Maserati has named its forthcoming new sports car MC20. Like the MC12 of 16 years earlier, MC stands for Maserati Corse (or racing) and the new machine is destined to take Maserati back into motorsport. But, again like the MC12 before it, a homologation road-legal version has to be on the cards.
That would give Maserati a new contender in the supercar stakes as well as its first new model for five years. Maserati is not confirming mechanical layout but all bets are on a mid-engined two-seater.
Maserati has confirmed it will have an “advanced electric powertrain”, however. In the past the company has said the new car’s engine will be “entirely developed and built in Maserati and will be the forefather of a new family of engines integrated exclusively on the vehicles of the brand”. An electrified petrol six-cylinder hybrid seems likely.
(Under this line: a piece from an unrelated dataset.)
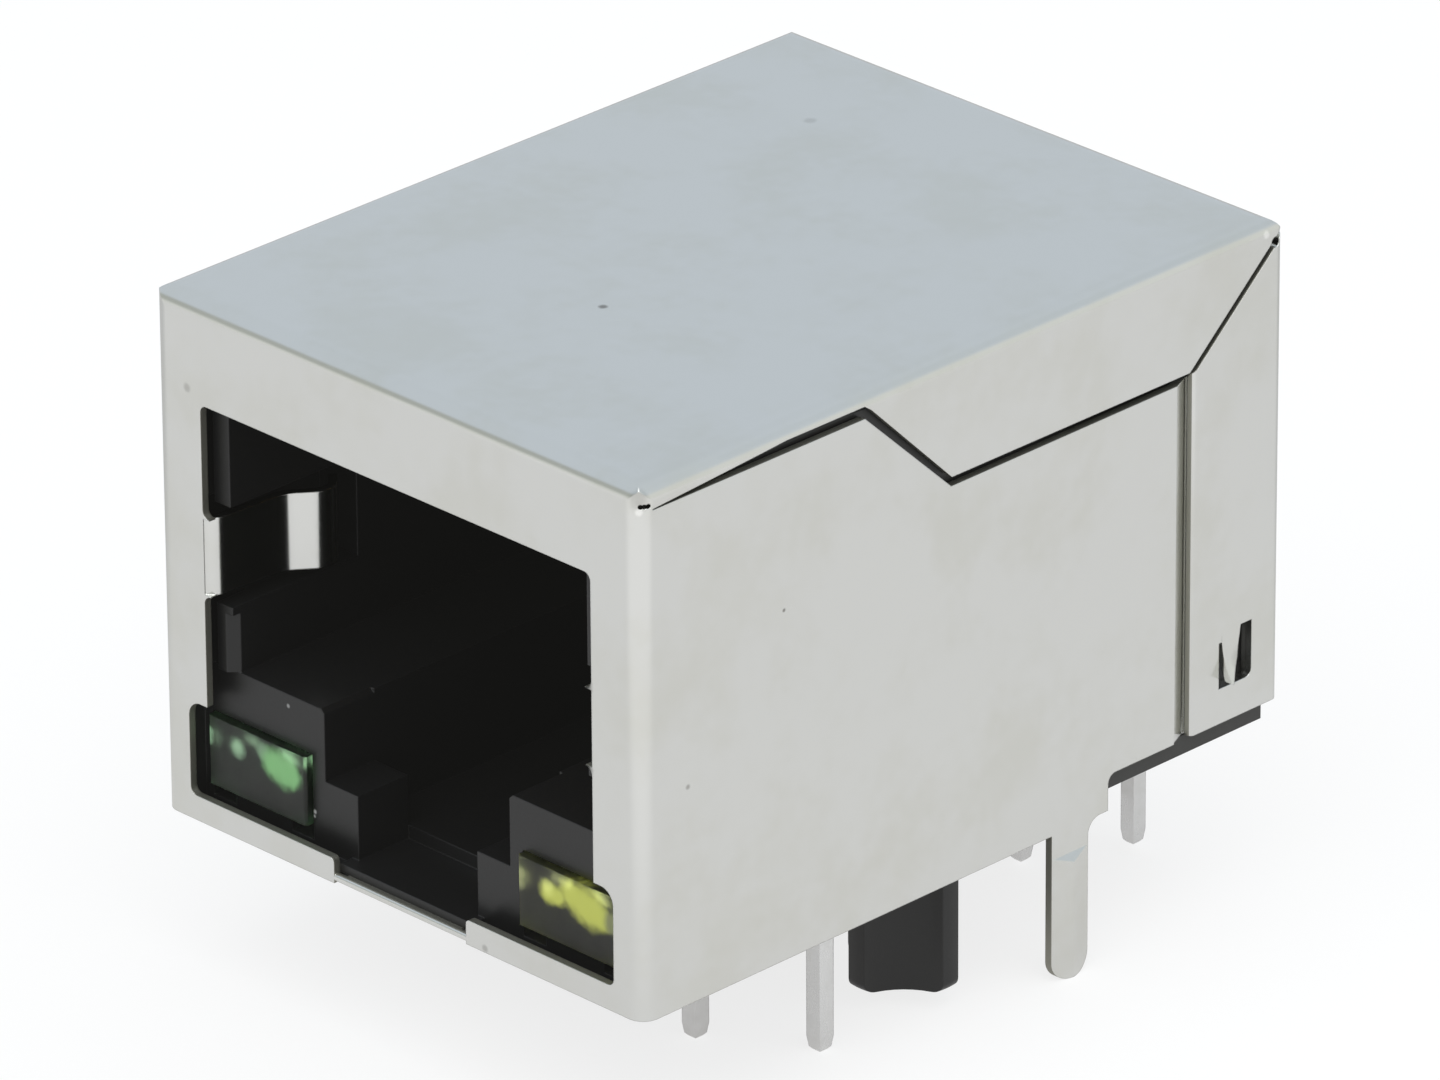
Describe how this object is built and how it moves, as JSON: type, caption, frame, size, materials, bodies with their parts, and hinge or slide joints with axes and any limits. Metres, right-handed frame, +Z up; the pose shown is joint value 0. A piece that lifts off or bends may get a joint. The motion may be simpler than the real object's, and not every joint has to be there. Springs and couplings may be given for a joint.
{
  "type": "rj45 board jack",
  "caption": "Shielded modular network jack for a printed board, latch side down, with two lower corner lamps, built-in coils, locating pegs and solder pins.",
  "frame": {"origin": "on the board's top surface, midway between the two locating pegs", "axes": "+Z up away from the board, +Y along the way the plug goes in, from the front face to the rear panel, +X to the right seen from the front"},
  "size_m": [0.0168, 0.0212, 0.0173],
  "materials": {
    "plated_shield": "bright tin or nickel plate, satin sheen",
    "black_plastic": "moulded, fine satin",
    "insert_plastic": "moulded, satin",
    "base_plastic": "moulded, satin",
    "contact_metal": "gold flash over spring bronze",
    "tinned_wire": "bright tin",
    "ferrite": "coated ferrite",
    "enamelled_wire": "enamelled copper",
    "board_laminate": "glass laminate with solder mask",
    "capacitor_body": "fired ceramic",
    "resistor_body": "glazed ceramic",
    "green_lens": "clear tinted resin, unlit",
    "yellow_lens": "clear tinted resin, unlit"
  },
  "bodies": {
    "root": {"shield": "plated_shield", "housing": "black_plastic", "contact_carrier": "insert_plastic", "contact_1": "contact_metal", "contact_2": "contact_metal", "contact_3": "contact_metal", "contact_4": "contact_metal", "contact_5": "contact_metal", "contact_6": "contact_metal", "contact_7": "contact_metal", "contact_8": "contact_metal", "pin_base": "base_plastic", "signal_pin_1": "tinned_wire", "signal_pin_2": "tinned_wire", "signal_pin_3": "tinned_wire", "signal_pin_4": "tinned_wire", "signal_pin_5": "tinned_wire", "signal_pin_6": "tinned_wire", "signal_pin_7": "tinned_wire", "signal_pin_8": "tinned_wire", "inner_board": "board_laminate", "coil_tray": "insert_plastic", "coil_core_1": "ferrite", "coil_core_2": "ferrite", "coil_core_3": "ferrite", "coil_core_4": "ferrite", "coil_winding_1": "enamelled_wire", "coil_winding_2": "enamelled_wire", "coil_winding_3": "enamelled_wire", "coil_winding_4": "enamelled_wire", "isolating_capacitor": "capacitor_body", "termination_resistor_1": "resistor_body", "termination_resistor_2": "resistor_body", "termination_resistor_3": "resistor_body", "termination_resistor_4": "resistor_body", "green_lamp": "green_lens", "yellow_lamp": "yellow_lens", "lamp_lead_1": "tinned_wire", "lamp_lead_2": "tinned_wire", "lamp_lead_3": "tinned_wire", "lamp_lead_4": "tinned_wire"}
  },
  "joints": []
}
The company confirmed that the MC20 (the 20 stands for the year) will be built in the Viale Ciro Menotti plant in Modena, now recently refurbished since the last car to have been made there, the Alfa Romeo 4C, ended production. Mule MC20s wearing 4C bodywork have been photographed at the plant, seemingly confirming the mid-engined layout – and disappointing all those who were expecting any new Maserati sports car to be based on the front-engined Alfieri concept.
With the road car story yet to come out, today’s announcement concentrates on the new model’s motorsport aspirations. Just as the Ferrari Enzo-based MC12 took Maserati back racing after a hiatus of 37 years – successfully too, winning 22 GT races and 14 championship titles – the MC20 “celebrates the brand’s return to racing” in 2020 with what it says is the first model of a new Maserati era. The Italian brand first went racing with the Tipo 26 in 1926 but hasn’t been represented in GT racing since 2010.
We will know more soon but at this stage it appears the MC20 will not be making a Geneva Show debut on 3rd March, Maserati preferring instead to premiere the car at the end of May. Then we should know more about MC20, its motorsport schedule… and whether homologation road cars will be limited to a run of just 50 super-expensive machines, as was the case with the MC12, or whether a version will enter the Maserati range as a series-production mid-engined model. The last time Maserati had one of those in its range was in the 1980s.
Either way, Maserati is back on track… where it belongs!